Peters Township resident Jennifer Kehm has come up with an apt description for the Cancer Caring Center, for which she serves as development and liaison manager.
“We are what I dubbed ‘the powerhouse of emotional care for the cancer community,’” she said. “Basically, what we do is try to emotionally support the patient during, after and beyond.”
And, Kehm said, there’s a beneficial aspect for patients.
“It is 100% free to the patients,” Kehm said. “There is no co-pay. We don’t charge your insurance — nothing.”
The Cancer Caring Center, headquartered in Pittsburgh’s Bloomfield neighborhood, has carried out its mission since 1988, but not everyone in the region is familiar with the nonprofit.
“I’ve lived in Pittsburgh all my life, and I didn’t know that the Cancer Caring Center existed,” Bethel Park resident Robin Scibek said.
She is on the 15-member committee for Serve2Cure: A Rally to Ace Cancer, an annual event at Mt. Lebanon Tennis Center that has raised more than $125,000 since 2011. This year’s beneficiary is the Cancer Caring Center.
“Having the opportunity to help them raise awareness and reach people they might not have reached otherwise: It’s really awesome to be part of that,” Scibek said.
Serve2Cure began as a U.S. Tennis Association-sponsored tournament, but the committee modified the format for 2018.
“We thought, we’d like to turn this more into a family kind of event,” Scibek said. “Let’s do something a little different, and maybe we can engage the community a little bit more.”
As a result, the offerings stretched beyond tennis to include health-related screenings and demonstrations, plus plenty of activities for youngsters. The new approach apparently worked well, especially for the beneficiary: the Pittsburgh Melanoma Foundation, which Peters Township resident Jessica Rogowicz co-founded.

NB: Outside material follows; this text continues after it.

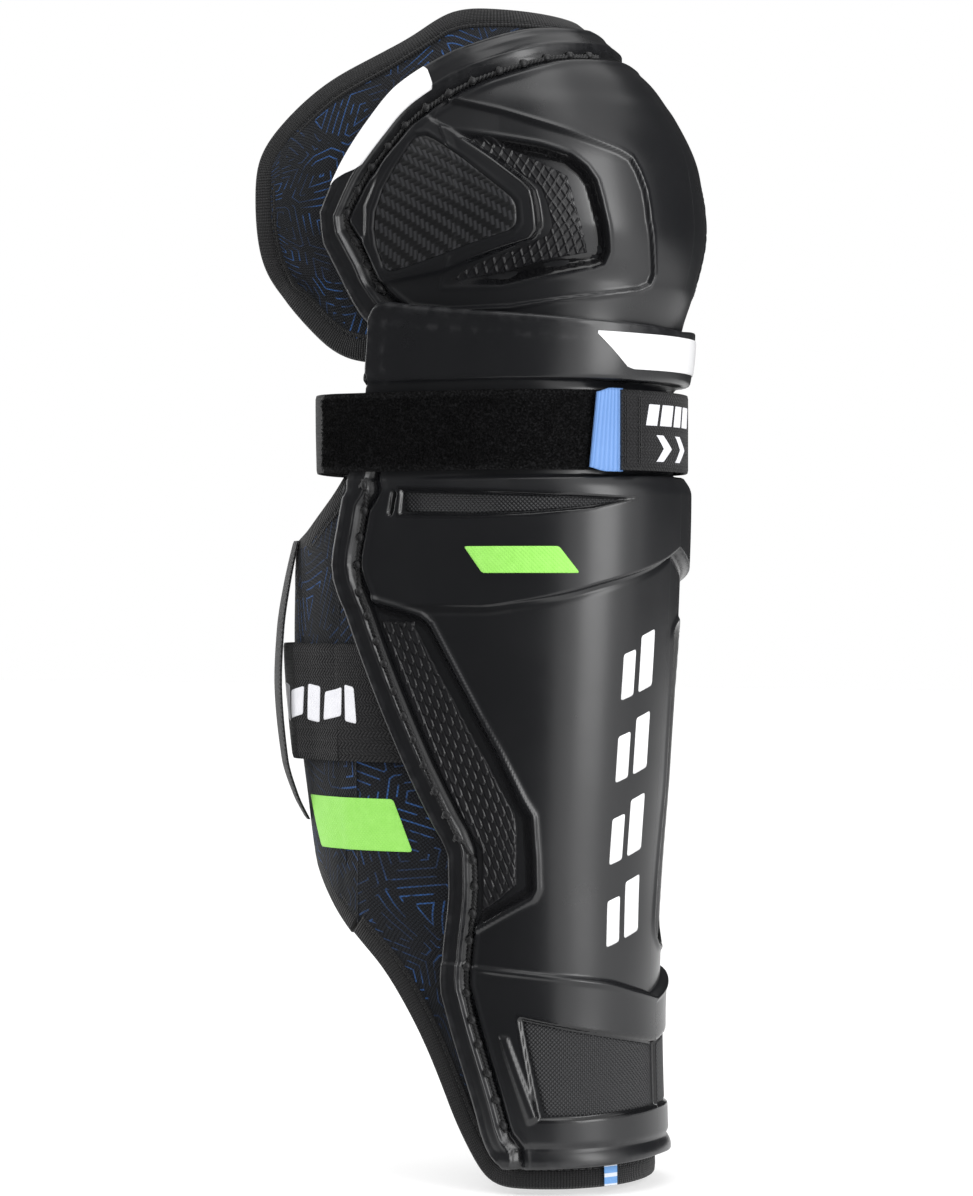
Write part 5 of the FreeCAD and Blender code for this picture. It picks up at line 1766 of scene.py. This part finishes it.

“We were able to write a $25,000 check to them last year,” Scibek said.
“When we were looking at different organizations to benefit this year, the Cancer Caring Center kind of spoke to all of us in different ways,” she added. “And so it was a unanimous vote for us in terms of a worthwhile organization to support.”
That came as good news to Kehm, who is a survivor herself. She co-founded the Young Women’s Breast Cancer Foundation, a regional education and support organization, prior to joining the Cancer Caring Center team.
“Having a diagnosis is extraordinarily isolating and frightening,” she said. “And so what we aim to do is to be your partner through it and beyond.”
The center offers 29 monthly support groups, each for those who are dealing with different types of cancer.
“We have quite a few of those groups at the center in Bloomfield, but we also span out into the community, because not too many people like to cross bridges,” Kehm said. “We’ll cross for you.”